Buying A Show Cat?
By Hugh A. Price
Reprinted from The Bengal Bulletin, Winter 1999
Welcome to the increasing number of new Bengal exhibitors appearing in the show halls. Unfortunately, several express disappointment that their cats are not doing as well as they expected and, of course, are quite dissatisfied that the "top quality" kitten they paid big bucks for is not as good as they were led to believe when it was purchased. Hopefully, the following information will be useful for anyone considering the purchase of a "Show Quality Cat".
A "show quality" Bengal is one which meets or exceeds the published standard.

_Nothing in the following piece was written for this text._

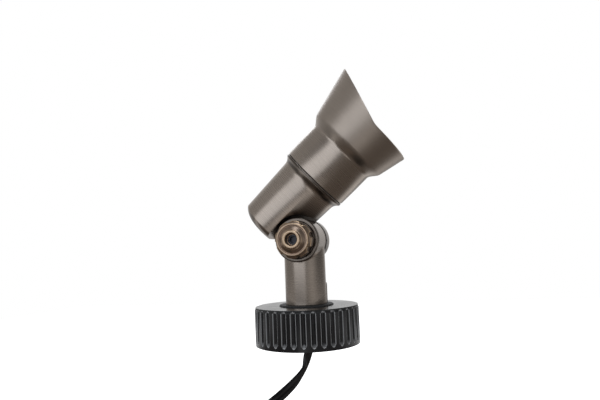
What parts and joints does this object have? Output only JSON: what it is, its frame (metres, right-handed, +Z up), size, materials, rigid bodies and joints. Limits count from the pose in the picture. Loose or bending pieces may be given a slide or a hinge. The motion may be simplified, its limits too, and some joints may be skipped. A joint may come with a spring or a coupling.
{
  "type": "landscape flood light",
  "caption": "Adjustable garden flood light: ribbed stake cap, stem with a clamp knob knuckle, tilting lamp housing and slanted glare hood.",
  "frame": {"origin": "centre of the stake cap's lower rim, where the cap goes over the stake", "axes": "+Z up along the stem; the clamp knob is on the -Y side, the pivot runs along Y, and the head points up towards +X"},
  "size_m": [0.2323, 0.1179, 0.2896],
  "materials": {
    "cap_plastic": "moulded black, satin",
    "black_rubber": "matt black",
    "gunmetal": "brushed gunmetal bronze under lacquer",
    "antique_brass": "darkened, rubbed bright on its edges",
    "brass_thread": "turned",
    "zinc_steel": "zinc plated",
    "lead_insulation": "extruded",
    "connector_plastic": "moulded",
    "ceramic": "fired ceramic",
    "lamp_glass": "clear",
    "reflector_coat": "dichroic",
    "lens_glass": "clear, tempered",
    "cord_jacket": "black vinyl"
  },
  "bodies": {
    "base": {"stake_cap": "cap_plastic", "base_gasket": "black_rubber", "threaded_nipple": "brass_thread", "lock_washer": "zinc_steel", "lock_nut": "brass_thread", "cord_grip": "black_rubber", "stem": "gunmetal", "stem_set_screw": "zinc_steel", "stem_leads": "lead_insulation", "splice_connectors": "connector_plastic", "cord": "cord_jacket", "cord_coil": "cord_jacket", "coil_tie": "cord_jacket", "lead_ends": "cord_jacket"},
    "head": {"rear_housing": "gunmetal", "housing_o_ring": "black_rubber", "pivot_bolt": "zinc_steel", "pivot_o_ring": "black_rubber", "lamp_socket": "ceramic", "socket_contacts": "brass_thread", "socket_screws": "zinc_steel", "socket_leads": "lead_insulation", "lamp_base": "ceramic", "lamp_pins": "zinc_steel", "lamp_capsule": "lamp_glass", "lamp_reflector": "reflector_coat", "lamp_front_glass": "lamp_glass"},
    "clamp_disc": {"clamp_washer": "gunmetal"},
    "knob": {"clamp_knob": "antique_brass"},
    "lens_pack": {"lens": "lens_glass", "lens_gasket": "black_rubber", "lens_retainer": "zinc_steel"},
    "hood": {"glare_hood": "gunmetal"}
  },
  "joints": [
    {"name": "knuckle_tilt", "type": "hinge", "parent": "base", "child": "head", "pos_m": [0, 0, 0.0822], "axis": [0, -1, 0], "range_deg": [-87, 20]},
    {"name": "knob_travel", "type": "slide", "parent": "head", "child": "clamp_disc", "axis": [0, -1, 0], "range_m": [0, 0.0025]},
    {"name": "knob_turn", "type": "hinge", "parent": "clamp_disc", "child": "knob", "pos_m": [0, 0, 0.0822], "axis": [0, -1, 0], "range_deg": [0, 720]},
    {"name": "hood_travel", "type": "slide", "parent": "head", "child": "lens_pack", "axis": [0.745, 0, 0.6671], "range_m": [0, 0.0015]},
    {"name": "hood_turn", "type": "hinge", "parent": "lens_pack", "child": "hood", "pos_m": [-0.02001, 0, 0.10455], "axis": [0.745, 0, 0.6671], "range_deg": [0, 360]}
  ],
  "couplings": [
    {"joint": "knob_turn", "follows": "knob_travel", "rad_per_m": 5026.5},
    {"joint": "hood_travel", "follows": "hood_turn", "m_per_rad": 0.00023873}
  ]
}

Because of different looks of Bengals from different lines of ALC, each cat meeting the published "Standard" should be judged on its overall wild appearance -- how the total cat is put together -- and its temperament. Since I began showing Bengals in 1994, most shows have grown in the number of Bengal entries and usually include several high quality entries. The Standard provides guidance to judges concerning preferred patterns and contrast. When one trait (regardless of degree of difficulty in obtaining) overrides another, it is the Judge's call in determining which cat he/she considers the best/better representative of the breed. While we would like to see all clear-coated specimens without any rib-bars, the published standard intentionally neither specifically requires nor penalizes these things. Given competitors with similar appearance/temperament, the Standard gives judges appropriate latitude to make their evaluations.

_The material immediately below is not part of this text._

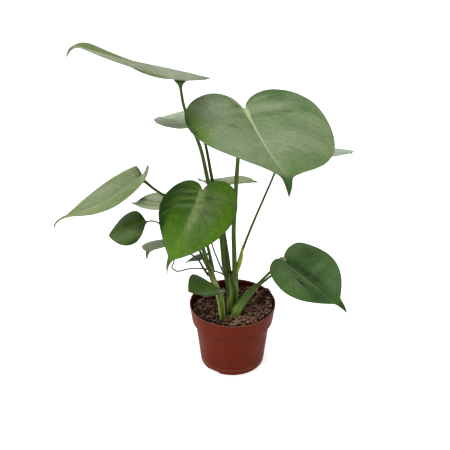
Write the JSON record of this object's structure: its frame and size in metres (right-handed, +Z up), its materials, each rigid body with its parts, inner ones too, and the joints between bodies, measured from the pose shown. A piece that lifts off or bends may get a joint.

We all tend to get excited with our babies and envision great success shortly after they arrive. Whether or not a kitten has show potential should not be determined until it is eight to twelve weeks old -- even then, there is no assurance it will continue to develop as expected. However, people often insist on "knowing" too early in a kitten's growth. ("Pet" kittens without faults sometimes surprise their breeders as they mature!) Since wins are directly related to the instant competition at any show, no cat can be guaranteed to win at shows. The best guarantee for a show quality kitten is to offer a price adjustment if the cat does not meet the conformation and color/pattern standard when it is eight months old. A "show" kitten should not leave any cattery without good temperament. If due to changed environmental or handling influences the kitten develops behavioral problems (including grumpy temperament), the new owner will need to learn corrective actions to overcome them. The breeder should assist the owner with advice and referrals for getting such help.

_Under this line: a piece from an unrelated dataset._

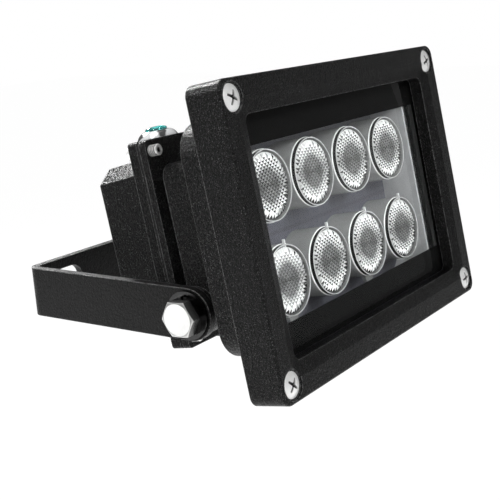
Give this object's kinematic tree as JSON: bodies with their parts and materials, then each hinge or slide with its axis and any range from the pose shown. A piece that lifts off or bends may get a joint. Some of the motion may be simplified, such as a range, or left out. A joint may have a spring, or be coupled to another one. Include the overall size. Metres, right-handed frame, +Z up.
{
  "type": "infrared illuminator",
  "caption": "Black die-cast infrared floodlight: lens array behind a framed glass window, stepped housing, light sensor, tilting on a U-shaped wall bracket.",
  "frame": {"origin": "middle of the bracket cross bar's wall side", "axes": "+Y into the wall, +Z up, +X to the right seen from the front; the lamp looks along -Y"},
  "size_m": [0.141, 0.1274, 0.1064],
  "materials": {
    "bracket_coat": "matt black powder coat on steel strip",
    "housing_coat": "fine textured black powder coat on die-cast aluminium",
    "bezel_coat": "satin black coat on die-cast aluminium",
    "bright_steel": "bright zinc plating",
    "nickel_screw": "nickel plated screw heads",
    "sensor_chrome": "polished chrome plating",
    "window_glass": "clear flat glass",
    "sensor_glass": "teal tinted lens",
    "mask_print": "matt black printed film",
    "black_rubber": "soft black rubber",
    "lens_plastic": "clear moulded lens, faceted face",
    "holder_plastic": "pale grey moulded cup",
    "tray_plastic": "light grey moulded tray",
    "board_mask": "dark solder mask on board",
    "heat_pad": "soft heat pad",
    "emitter": "emitter package with clear dome",
    "component": "moulded electronic parts",
    "wire": "insulated wire",
    "gland_nylon": "black nylon",
    "cell": "light cell in its can"
  },
  "bodies": {
    "bracket": {"u_bracket": "bracket_coat"},
    "lamp": {"bezel_frame": "bezel_coat", "bezel_screws": "nickel_screw", "board_screws": "bright_steel", "cover_screws": "nickel_screw", "cover_seal": "black_rubber", "driver_board": "board_mask", "driver_capacitors": "component", "driver_coil": "component", "driver_leads": "wire", "driver_screws": "bright_steel", "flat_washer_left": "bright_steel", "flat_washer_right": "bright_steel", "gland_body": "gland_nylon", "gland_cap": "gland_nylon", "gland_nut": "gland_nylon", "gland_rubber": "black_rubber", "glass_seal": "black_rubber", "heat_pad": "heat_pad", "lead_grommet": "black_rubber", "led_board": "board_mask", "led_emitters": "emitter", "lens_1": "lens_plastic", "lens_2": "lens_plastic", "lens_3": "lens_plastic", "lens_4": "lens_plastic", "lens_5": "lens_plastic", "lens_6": "lens_plastic", "lens_7": "lens_plastic", "lens_8": "lens_plastic", "lens_holder_1": "holder_plastic", "lens_holder_2": "holder_plastic", "lens_holder_3": "holder_plastic", "lens_holder_4": "holder_plastic", "lens_holder_5": "holder_plastic", "lens_holder_6": "holder_plastic", "lens_holder_7": "holder_plastic", "lens_holder_8": "holder_plastic", "light_tray": "tray_plastic", "lock_washer_left": "bright_steel", "lock_washer_right": "bright_steel", "main_housing": "housing_coat", "pivot_bolt_left": "bright_steel", "pivot_bolt_right": "bright_steel", "rear_cover": "housing_coat", "sensor_cell": "cell", "sensor_housing": "sensor_chrome", "sensor_lens": "sensor_glass", "sensor_nut": "bright_steel", "sensor_washer": "black_rubber", "window_glass": "window_glass", "window_mask": "mask_print"}
  },
  "joints": [
    {"name": "lamp_tilt", "type": "hinge", "parent": "bracket", "child": "lamp", "pos_m": [0, -0.078, 0], "axis": [1, 0, 0], "range_deg": [-80, 99]}
  ]
}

Buyers seeking a show quality cat would do well to get a cat from a Breeder who has a proven success record in the show hall. Breeders who do not show their cats will not be able to offer much empirical advice about showing cats and the advancements made in the Bengals being shown. Kittens with faults, e.g., tail kink, unacceptably long hair, or locket, should not be considered as show quality and the buyer wanting a show cat should not buy the kitten. I would be wary of a Breeder who would sell such a kitten as either show or breeder quality. Likewise, do not expect a kitten with a grumpy or questionable attitude to do well in the show hall. The image of a poorly behaved cat in the show hall reflects unfavorably on both the breed and the Breeder. Buyers should be wary of a Breeder selling a poorly socialized or grumpy tempered cat as a breeder. If you are going to pay a premium price to acquire a top quality cat, do not settle for less. If the Breeder cannot provide what you want, go elsewhere -- there are a lot of responsible Breeders who can provide you with your "special" cat. After you take possession, you may never be able to resolve the problem that could have been avoided.
Do your homework and find out about the Breeder's reputation. Buyers should be extra picky when they buy a show quality cat and should always make an effort to visit the cattery before making a deposit. This will reduce the likelihood of becoming a disappointed buyer/new exhibitor/Bengal Breeder. Loss of contrast and/or glitter as some cats age is not uncommon. Buyers of show quality kittens should see parents whenever possible and check pedigrees for "track records" of judged acceptance (i.e.,titles) of parents.
Good luck in your search for your "Special Baby." See you in the Show Hall.